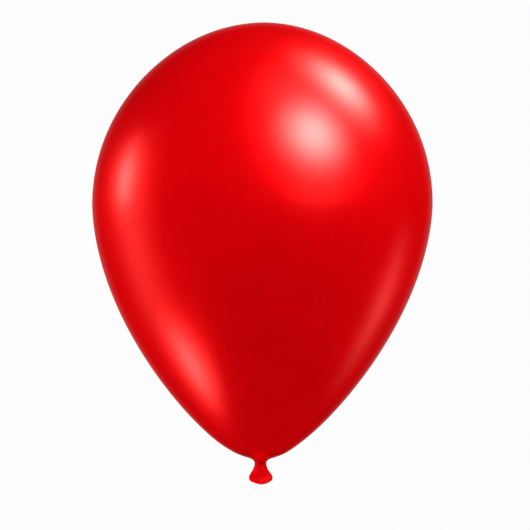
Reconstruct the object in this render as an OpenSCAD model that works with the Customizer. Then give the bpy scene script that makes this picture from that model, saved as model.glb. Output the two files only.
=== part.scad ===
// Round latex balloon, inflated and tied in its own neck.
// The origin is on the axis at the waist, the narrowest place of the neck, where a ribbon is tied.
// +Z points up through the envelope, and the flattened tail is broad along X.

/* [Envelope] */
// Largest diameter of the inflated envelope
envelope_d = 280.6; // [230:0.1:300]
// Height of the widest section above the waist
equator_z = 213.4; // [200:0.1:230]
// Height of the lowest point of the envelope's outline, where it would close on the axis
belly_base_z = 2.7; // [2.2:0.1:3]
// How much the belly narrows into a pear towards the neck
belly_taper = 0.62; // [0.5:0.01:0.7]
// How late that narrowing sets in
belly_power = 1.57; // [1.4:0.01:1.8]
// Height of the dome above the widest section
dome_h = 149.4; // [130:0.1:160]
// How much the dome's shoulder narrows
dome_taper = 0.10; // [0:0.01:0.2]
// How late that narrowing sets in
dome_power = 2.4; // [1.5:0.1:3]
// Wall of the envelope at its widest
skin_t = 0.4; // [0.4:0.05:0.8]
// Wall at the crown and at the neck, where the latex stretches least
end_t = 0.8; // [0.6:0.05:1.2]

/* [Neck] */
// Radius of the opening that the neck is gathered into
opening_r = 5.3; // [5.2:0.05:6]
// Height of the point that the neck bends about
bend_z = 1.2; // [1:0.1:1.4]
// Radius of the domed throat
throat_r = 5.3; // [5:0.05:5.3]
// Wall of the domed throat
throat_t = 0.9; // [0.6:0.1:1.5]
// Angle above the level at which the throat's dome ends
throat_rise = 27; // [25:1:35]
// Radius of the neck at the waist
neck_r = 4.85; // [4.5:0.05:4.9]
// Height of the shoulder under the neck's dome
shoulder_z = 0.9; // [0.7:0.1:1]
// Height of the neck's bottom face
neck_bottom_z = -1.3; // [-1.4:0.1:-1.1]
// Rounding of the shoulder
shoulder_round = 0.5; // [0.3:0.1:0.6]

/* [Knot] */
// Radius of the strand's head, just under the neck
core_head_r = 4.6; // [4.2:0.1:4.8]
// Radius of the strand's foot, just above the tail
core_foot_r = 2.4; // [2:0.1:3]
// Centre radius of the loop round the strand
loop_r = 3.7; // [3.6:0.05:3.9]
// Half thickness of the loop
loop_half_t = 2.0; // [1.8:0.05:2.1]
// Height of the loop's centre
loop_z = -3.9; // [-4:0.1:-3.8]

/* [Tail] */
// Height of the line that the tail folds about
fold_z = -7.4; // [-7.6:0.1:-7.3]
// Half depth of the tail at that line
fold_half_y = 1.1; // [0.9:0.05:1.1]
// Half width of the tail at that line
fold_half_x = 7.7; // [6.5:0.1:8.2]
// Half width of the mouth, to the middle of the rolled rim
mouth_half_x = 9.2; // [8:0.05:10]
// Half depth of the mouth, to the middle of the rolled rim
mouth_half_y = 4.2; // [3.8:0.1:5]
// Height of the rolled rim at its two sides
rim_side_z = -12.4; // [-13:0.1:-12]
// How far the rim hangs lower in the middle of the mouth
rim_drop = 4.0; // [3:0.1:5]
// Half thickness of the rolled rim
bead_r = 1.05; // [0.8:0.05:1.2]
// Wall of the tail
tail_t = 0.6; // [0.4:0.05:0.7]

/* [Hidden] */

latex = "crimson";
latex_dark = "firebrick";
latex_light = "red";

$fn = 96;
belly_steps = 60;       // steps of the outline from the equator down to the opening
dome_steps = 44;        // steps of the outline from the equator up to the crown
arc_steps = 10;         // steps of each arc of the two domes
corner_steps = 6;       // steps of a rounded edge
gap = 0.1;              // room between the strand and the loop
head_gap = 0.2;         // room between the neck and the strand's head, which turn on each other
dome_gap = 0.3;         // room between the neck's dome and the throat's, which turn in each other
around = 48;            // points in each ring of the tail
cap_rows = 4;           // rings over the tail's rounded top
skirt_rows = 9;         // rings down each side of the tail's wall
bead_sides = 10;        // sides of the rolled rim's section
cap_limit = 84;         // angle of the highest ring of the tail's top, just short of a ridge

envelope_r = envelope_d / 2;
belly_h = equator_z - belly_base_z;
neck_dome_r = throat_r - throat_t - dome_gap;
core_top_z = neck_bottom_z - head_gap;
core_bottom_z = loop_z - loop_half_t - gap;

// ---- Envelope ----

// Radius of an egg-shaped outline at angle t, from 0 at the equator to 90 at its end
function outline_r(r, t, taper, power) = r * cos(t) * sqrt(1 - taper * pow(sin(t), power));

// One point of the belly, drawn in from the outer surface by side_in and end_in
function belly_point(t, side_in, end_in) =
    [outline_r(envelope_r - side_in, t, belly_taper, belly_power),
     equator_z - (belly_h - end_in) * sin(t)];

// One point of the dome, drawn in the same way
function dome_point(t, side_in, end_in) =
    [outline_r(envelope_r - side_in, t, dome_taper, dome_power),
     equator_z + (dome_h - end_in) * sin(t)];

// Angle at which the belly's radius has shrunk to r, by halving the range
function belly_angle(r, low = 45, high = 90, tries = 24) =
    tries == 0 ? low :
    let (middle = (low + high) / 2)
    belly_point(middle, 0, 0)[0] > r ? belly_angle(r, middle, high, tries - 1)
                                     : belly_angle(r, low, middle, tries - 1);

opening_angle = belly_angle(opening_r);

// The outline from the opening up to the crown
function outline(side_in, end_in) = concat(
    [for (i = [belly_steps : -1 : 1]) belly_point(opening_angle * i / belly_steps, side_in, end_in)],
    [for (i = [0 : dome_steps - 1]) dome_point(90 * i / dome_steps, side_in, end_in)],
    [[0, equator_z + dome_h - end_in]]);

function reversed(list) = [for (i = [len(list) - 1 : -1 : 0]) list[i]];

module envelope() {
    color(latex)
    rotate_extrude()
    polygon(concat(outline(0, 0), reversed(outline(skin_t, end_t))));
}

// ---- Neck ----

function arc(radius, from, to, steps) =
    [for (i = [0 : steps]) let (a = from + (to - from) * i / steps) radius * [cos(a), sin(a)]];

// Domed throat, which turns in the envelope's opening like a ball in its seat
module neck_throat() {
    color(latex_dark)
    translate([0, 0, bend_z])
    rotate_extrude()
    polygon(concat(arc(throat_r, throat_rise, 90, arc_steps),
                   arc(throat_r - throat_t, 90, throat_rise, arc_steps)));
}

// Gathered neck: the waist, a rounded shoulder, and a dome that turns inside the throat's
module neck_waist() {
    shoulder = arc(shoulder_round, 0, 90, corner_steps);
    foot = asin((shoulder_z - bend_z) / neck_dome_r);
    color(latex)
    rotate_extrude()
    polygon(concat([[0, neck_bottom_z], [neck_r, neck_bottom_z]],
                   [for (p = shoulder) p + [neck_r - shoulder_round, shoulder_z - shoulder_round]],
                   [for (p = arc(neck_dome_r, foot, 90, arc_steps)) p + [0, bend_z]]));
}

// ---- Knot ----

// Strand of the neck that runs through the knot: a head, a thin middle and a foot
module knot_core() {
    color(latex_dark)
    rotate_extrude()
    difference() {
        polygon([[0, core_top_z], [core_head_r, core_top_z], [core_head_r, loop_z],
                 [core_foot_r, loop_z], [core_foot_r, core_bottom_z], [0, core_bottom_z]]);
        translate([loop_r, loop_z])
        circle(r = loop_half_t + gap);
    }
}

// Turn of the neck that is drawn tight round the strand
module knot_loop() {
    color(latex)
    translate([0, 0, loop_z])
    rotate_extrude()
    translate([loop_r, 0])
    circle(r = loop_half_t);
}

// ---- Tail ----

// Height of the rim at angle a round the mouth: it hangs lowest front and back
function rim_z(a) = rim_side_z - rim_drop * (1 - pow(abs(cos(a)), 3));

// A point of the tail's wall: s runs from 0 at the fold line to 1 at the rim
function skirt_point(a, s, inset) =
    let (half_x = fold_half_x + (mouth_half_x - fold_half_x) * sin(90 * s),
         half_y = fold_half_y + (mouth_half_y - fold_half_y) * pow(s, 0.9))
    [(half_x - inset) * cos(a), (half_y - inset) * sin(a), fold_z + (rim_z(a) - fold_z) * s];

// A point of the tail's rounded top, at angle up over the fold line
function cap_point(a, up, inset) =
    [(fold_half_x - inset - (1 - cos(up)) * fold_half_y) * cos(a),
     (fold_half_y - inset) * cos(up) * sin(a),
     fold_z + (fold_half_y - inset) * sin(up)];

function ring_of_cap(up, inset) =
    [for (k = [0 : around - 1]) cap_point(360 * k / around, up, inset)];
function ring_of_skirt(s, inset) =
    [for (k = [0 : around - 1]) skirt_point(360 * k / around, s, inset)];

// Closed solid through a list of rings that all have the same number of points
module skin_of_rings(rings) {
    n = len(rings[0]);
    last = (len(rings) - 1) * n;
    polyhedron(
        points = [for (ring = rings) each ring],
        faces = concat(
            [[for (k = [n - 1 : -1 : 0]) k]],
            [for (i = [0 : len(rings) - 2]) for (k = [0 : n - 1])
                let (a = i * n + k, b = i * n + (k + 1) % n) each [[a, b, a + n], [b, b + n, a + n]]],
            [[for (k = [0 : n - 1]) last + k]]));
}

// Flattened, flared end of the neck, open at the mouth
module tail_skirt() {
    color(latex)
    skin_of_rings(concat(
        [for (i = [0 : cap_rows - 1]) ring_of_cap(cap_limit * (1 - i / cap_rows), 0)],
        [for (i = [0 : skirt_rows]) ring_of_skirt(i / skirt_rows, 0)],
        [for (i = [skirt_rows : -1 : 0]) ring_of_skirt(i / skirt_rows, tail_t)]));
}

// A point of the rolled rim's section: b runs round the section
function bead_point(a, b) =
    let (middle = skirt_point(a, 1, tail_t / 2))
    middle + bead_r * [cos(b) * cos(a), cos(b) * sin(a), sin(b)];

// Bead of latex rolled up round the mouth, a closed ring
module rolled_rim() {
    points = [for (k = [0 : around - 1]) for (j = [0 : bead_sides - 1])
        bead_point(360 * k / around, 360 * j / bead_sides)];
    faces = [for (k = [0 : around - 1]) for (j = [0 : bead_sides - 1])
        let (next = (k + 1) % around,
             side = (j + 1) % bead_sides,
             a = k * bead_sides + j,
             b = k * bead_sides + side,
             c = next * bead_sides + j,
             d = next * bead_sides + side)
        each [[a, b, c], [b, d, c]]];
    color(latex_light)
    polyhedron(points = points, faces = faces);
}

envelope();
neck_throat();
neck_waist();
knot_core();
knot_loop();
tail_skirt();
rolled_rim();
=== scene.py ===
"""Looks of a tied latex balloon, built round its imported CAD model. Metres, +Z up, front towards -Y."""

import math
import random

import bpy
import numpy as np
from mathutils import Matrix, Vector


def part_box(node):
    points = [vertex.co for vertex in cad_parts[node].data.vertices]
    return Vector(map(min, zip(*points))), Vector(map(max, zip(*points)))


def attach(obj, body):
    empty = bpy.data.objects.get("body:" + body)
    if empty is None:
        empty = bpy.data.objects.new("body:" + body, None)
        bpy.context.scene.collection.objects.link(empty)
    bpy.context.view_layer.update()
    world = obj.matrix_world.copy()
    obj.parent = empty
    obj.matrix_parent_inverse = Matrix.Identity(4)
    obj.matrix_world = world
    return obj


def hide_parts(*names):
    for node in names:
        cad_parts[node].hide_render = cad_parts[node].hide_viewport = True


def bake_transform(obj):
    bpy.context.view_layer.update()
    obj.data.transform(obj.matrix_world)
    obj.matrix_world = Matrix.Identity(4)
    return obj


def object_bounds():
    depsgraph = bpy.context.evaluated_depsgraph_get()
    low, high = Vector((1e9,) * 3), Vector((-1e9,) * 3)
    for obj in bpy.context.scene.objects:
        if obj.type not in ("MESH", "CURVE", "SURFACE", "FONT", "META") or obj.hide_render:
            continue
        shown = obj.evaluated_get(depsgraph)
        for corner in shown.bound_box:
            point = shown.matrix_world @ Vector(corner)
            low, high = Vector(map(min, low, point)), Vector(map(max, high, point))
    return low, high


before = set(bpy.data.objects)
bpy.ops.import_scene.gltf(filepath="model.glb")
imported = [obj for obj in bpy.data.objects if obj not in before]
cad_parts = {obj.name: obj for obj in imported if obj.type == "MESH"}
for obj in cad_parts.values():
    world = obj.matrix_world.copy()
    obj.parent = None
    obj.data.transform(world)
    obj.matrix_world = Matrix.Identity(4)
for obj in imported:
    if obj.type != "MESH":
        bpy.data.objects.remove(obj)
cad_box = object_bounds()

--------

Every line in the data that holds "before" should be copied out.

before = set(bpy.data.objects)
imported = [obj for obj in bpy.data.objects if obj not in before]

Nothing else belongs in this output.